\section{Method}
\subsection{Variational Auto-Encoder Baseline}
Formally, given a sentence $\mathbf{x}=\{x_1, x_2, \dots, x_n\}$, where $n$ is the number of input tokens in $\mathbf{x}$, an auto-regressive language model finds a neural network $\bm{\theta}$ that can maximize the log-likelihood  
$\log P(\mathbf{x}; \bm{\theta}) = \prod_{i=1}^n \log P(x_i | x_1, \dots, x_{i-1}; \bm{\theta})$. Variational auto-encoder (VAE) introduces a random latent variable $\zv$ to model $P(\mathbf{x}; \bm{\theta})$ as $P(\mathbf{x}; \bm{\theta}) = \int_{\zv} P( \mathbf{x}, \zv; \bm{\theta}) d\mathbf{z} = \int_{\zv} P(\zv; \bm{\theta})P( \mathbf{x} | \zv; \bm{\theta}) d\mathbf{z}$.  

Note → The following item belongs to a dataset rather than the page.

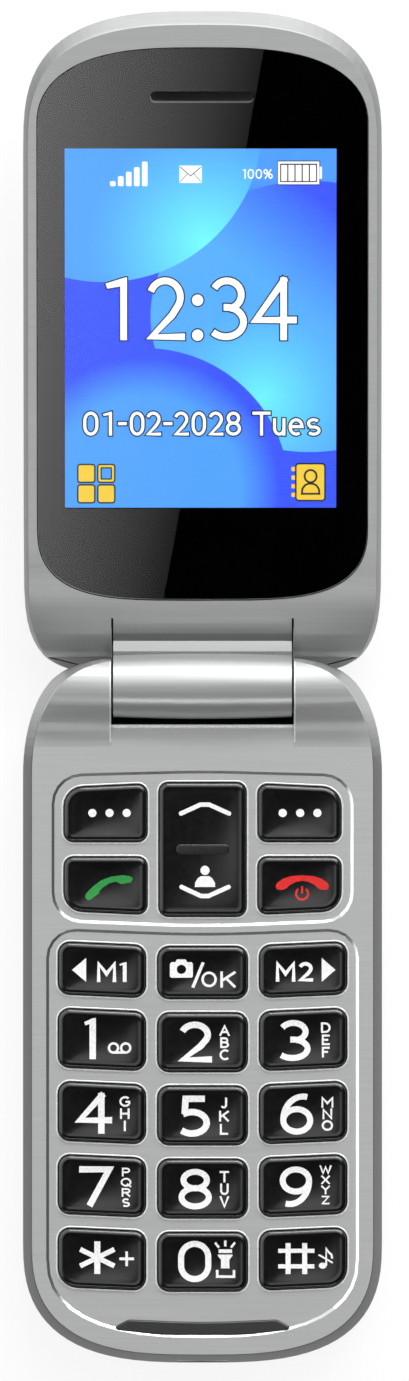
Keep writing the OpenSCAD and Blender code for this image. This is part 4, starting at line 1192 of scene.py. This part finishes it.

To generate a sentence $\mathbf{x}$ using VAEs, a random vector $\zv$ from the \emph{prior distribution} $P(\zv; \bm{\theta})$ is first sampled and then a \emph{decoder network}  is used to generate $\mathbf{x}$ from the sampled $\zv$ according to the conditional density $P(\mathbf{x}|\zv; \bm{\theta})$. When $\zv$ is continuous (e.g. a multivariate Gaussian variable), VAE can generate sentences from continuous space. 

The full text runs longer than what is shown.